SHORT PROBLEM -
A precise retyping is required of every line from the one containing "# ---- build" down to the one containing "obj.matrix_parent_inverse = Matrix.Identity(4)", both included, and of no other line.

RAW DATA -
-- Start --
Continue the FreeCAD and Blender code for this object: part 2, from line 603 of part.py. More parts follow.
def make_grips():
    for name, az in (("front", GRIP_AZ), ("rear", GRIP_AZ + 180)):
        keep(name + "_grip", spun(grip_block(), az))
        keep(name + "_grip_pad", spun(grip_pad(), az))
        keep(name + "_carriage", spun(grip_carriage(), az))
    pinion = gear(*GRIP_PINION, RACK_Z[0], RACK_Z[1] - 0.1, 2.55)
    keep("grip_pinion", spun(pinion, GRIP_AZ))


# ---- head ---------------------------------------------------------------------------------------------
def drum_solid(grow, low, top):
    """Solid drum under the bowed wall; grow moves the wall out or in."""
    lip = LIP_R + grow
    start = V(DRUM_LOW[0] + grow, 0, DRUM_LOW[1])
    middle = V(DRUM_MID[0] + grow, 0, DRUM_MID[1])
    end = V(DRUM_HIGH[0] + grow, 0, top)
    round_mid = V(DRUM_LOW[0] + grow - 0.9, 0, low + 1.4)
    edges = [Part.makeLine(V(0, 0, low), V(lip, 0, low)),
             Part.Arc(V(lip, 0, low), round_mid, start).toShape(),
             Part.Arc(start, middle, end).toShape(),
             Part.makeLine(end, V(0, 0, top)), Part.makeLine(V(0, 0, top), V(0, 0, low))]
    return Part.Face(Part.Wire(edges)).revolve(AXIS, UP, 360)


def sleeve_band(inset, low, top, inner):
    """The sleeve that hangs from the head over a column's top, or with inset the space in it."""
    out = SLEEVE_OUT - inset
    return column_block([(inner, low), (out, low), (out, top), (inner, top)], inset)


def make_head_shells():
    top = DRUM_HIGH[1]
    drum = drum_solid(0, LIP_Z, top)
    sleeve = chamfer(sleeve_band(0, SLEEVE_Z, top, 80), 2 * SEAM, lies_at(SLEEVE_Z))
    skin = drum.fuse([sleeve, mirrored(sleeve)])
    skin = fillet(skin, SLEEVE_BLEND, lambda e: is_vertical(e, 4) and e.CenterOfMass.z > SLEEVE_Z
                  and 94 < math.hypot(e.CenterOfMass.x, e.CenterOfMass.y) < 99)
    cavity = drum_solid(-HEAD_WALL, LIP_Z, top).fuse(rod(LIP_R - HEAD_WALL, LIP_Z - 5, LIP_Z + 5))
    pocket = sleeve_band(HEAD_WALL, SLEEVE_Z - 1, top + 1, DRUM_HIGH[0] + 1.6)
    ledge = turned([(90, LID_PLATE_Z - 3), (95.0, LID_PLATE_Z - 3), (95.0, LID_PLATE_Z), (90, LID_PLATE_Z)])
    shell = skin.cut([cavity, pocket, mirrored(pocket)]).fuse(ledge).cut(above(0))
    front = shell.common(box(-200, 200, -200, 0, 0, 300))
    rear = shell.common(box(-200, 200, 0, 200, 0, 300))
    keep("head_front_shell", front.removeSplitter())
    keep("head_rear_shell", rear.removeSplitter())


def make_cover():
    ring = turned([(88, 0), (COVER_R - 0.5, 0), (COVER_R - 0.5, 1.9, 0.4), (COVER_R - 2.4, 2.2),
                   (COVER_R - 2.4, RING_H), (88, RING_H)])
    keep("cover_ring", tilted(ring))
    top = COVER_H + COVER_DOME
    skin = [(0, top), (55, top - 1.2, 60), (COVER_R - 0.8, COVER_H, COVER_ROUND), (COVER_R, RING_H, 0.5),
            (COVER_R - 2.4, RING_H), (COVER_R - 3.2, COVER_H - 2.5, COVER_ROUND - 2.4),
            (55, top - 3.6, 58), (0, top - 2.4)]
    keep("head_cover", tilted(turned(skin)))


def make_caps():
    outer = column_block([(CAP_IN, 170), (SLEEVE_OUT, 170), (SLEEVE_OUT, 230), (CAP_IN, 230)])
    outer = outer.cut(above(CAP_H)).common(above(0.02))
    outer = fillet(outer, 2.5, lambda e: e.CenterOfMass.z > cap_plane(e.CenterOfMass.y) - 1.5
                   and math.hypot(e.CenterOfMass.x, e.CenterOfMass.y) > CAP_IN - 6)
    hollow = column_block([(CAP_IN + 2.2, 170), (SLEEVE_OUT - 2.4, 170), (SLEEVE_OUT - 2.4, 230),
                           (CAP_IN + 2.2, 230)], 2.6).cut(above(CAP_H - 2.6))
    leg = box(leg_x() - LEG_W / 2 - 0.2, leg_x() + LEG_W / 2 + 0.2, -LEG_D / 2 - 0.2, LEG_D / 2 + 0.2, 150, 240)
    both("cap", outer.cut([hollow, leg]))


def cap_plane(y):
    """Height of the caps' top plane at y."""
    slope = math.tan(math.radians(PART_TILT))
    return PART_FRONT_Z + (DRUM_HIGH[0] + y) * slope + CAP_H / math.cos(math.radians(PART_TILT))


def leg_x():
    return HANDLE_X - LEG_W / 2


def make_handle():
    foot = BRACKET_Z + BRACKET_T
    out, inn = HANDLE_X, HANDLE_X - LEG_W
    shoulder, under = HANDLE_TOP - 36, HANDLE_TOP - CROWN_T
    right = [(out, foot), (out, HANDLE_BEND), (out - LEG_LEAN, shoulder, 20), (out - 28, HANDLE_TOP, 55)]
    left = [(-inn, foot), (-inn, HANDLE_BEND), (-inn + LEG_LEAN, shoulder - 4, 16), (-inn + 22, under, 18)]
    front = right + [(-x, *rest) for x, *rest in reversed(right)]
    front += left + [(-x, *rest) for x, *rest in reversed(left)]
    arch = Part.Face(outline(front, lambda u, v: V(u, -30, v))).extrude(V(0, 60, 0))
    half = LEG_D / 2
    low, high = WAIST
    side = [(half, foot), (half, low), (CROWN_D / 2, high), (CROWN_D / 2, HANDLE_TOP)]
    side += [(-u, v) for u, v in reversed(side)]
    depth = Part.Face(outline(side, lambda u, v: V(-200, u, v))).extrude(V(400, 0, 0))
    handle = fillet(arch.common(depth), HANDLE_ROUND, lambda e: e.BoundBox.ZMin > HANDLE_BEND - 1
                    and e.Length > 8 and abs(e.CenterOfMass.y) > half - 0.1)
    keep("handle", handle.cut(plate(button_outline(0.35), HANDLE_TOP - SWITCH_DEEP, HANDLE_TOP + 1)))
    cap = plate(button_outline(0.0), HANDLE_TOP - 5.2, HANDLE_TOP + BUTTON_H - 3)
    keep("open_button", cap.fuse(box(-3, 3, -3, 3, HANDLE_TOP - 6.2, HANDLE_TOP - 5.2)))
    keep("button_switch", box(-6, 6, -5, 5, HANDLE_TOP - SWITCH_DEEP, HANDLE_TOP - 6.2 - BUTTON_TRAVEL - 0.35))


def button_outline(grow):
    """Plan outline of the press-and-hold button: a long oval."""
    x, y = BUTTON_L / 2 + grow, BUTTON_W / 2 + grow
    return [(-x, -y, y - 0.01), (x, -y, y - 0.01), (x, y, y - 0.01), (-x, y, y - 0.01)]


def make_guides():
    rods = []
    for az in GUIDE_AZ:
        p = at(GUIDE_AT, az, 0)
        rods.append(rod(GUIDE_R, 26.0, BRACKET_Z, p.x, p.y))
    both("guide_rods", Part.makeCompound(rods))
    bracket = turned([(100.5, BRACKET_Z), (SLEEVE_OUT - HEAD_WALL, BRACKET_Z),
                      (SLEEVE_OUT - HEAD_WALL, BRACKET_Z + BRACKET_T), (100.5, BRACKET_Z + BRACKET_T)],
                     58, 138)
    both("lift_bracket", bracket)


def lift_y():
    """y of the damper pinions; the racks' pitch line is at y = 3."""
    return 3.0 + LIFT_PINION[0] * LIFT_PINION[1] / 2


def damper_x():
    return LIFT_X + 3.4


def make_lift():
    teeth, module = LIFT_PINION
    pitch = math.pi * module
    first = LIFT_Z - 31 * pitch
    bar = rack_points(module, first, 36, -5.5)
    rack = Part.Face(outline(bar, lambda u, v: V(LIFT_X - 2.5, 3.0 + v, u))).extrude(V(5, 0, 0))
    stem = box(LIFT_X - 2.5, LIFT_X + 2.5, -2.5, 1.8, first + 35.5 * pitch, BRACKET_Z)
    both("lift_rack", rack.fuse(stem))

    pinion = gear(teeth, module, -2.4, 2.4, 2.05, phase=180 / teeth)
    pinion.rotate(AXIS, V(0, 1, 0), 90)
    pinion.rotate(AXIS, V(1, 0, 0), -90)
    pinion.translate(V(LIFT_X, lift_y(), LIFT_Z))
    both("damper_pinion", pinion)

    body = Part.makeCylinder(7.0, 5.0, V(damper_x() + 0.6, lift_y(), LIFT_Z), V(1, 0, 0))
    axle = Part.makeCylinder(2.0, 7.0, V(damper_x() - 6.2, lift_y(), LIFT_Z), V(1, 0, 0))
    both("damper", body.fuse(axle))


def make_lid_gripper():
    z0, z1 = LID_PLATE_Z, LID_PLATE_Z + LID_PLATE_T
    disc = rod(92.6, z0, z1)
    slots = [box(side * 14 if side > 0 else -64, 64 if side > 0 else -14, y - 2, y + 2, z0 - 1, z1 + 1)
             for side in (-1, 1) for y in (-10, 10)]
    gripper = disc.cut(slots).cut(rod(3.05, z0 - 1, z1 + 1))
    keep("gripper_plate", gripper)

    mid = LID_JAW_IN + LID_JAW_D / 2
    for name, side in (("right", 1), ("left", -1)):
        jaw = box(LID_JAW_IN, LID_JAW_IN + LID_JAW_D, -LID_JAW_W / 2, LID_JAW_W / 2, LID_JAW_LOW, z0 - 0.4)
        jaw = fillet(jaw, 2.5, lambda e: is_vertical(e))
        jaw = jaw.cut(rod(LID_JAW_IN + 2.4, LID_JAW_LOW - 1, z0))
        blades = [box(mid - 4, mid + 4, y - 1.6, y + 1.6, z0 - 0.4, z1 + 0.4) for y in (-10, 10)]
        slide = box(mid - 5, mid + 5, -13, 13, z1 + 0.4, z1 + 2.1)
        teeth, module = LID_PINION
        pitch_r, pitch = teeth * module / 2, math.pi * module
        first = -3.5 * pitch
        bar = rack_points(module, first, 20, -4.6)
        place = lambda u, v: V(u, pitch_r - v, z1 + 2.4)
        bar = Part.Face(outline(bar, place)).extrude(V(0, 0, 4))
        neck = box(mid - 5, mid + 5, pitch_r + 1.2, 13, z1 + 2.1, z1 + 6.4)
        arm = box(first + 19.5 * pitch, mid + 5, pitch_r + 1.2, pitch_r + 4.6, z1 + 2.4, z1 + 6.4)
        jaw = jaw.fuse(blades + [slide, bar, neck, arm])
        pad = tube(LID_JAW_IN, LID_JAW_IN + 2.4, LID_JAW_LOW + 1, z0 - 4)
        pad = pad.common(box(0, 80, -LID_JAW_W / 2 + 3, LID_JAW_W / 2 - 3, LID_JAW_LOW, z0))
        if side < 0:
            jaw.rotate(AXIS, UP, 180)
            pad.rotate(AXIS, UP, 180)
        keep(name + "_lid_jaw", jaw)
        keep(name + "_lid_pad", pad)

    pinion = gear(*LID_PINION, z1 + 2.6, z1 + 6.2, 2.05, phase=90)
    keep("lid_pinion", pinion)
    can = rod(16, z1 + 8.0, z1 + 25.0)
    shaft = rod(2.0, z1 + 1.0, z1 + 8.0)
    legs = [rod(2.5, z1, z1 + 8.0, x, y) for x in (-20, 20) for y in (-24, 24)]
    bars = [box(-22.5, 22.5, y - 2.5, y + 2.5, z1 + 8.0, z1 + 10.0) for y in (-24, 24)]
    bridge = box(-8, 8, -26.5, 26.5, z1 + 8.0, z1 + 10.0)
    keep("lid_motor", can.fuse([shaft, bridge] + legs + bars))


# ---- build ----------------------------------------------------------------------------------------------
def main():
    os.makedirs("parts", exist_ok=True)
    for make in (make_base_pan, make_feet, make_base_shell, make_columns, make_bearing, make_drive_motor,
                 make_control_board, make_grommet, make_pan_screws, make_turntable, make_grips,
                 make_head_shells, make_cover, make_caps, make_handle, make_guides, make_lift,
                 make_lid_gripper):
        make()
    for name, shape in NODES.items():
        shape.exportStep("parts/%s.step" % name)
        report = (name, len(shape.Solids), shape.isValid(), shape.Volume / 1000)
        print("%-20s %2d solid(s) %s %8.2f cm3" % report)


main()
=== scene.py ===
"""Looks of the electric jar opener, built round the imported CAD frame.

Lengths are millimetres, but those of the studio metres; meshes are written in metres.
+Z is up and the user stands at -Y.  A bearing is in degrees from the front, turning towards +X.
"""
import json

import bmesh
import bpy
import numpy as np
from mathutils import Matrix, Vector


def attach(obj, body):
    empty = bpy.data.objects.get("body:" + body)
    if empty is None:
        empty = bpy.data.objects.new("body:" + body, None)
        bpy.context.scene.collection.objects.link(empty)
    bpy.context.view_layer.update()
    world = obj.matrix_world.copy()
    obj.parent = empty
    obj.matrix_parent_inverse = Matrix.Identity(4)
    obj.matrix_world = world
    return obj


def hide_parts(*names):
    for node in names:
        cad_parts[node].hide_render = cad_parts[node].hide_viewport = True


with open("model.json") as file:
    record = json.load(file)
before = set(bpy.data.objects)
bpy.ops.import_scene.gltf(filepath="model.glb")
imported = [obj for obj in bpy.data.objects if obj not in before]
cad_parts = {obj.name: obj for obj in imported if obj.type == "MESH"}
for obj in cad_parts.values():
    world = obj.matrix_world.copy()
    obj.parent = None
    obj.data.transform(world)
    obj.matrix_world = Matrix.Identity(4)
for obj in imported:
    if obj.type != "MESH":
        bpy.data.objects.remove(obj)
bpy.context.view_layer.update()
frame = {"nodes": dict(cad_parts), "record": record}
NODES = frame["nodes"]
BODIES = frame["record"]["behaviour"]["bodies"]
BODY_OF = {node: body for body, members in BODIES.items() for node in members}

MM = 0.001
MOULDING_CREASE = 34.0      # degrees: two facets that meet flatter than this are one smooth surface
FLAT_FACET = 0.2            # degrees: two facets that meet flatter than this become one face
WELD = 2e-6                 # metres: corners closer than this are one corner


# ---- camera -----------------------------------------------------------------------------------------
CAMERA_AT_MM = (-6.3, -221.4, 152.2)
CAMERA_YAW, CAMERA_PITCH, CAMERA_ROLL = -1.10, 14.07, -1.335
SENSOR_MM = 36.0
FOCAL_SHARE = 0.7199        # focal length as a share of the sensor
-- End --
SOLVED PROBLEM -
# ---- build ----------------------------------------------------------------------------------------------
def main():
    os.makedirs("parts", exist_ok=True)
    for make in (make_base_pan, make_feet, make_base_shell, make_columns, make_bearing, make_drive_motor,
                 make_control_board, make_grommet, make_pan_screws, make_turntable, make_grips,
                 make_head_shells, make_cover, make_caps, make_handle, make_guides, make_lift,
                 make_lid_gripper):
        make()
    for name, shape in NODES.items():
        shape.exportStep("parts/%s.step" % name)
        report = (name, len(shape.Solids), shape.isValid(), shape.Volume / 1000)
        print("%-20s %2d solid(s) %s %8.2f cm3" % report)


main()
=== scene.py ===
"""Looks of the electric jar opener, built round the imported CAD frame.

Lengths are millimetres, but those of the studio metres; meshes are written in metres.
+Z is up and the user stands at -Y.  A bearing is in degrees from the front, turning towards +X.
"""
import json

import bmesh
import bpy
import numpy as np
from mathutils import Matrix, Vector


def attach(obj, body):
    empty = bpy.data.objects.get("body:" + body)
    if empty is None:
        empty = bpy.data.objects.new("body:" + body, None)
        bpy.context.scene.collection.objects.link(empty)
    bpy.context.view_layer.update()
    world = obj.matrix_world.copy()
    obj.parent = empty
    obj.matrix_parent_inverse = Matrix.Identity(4)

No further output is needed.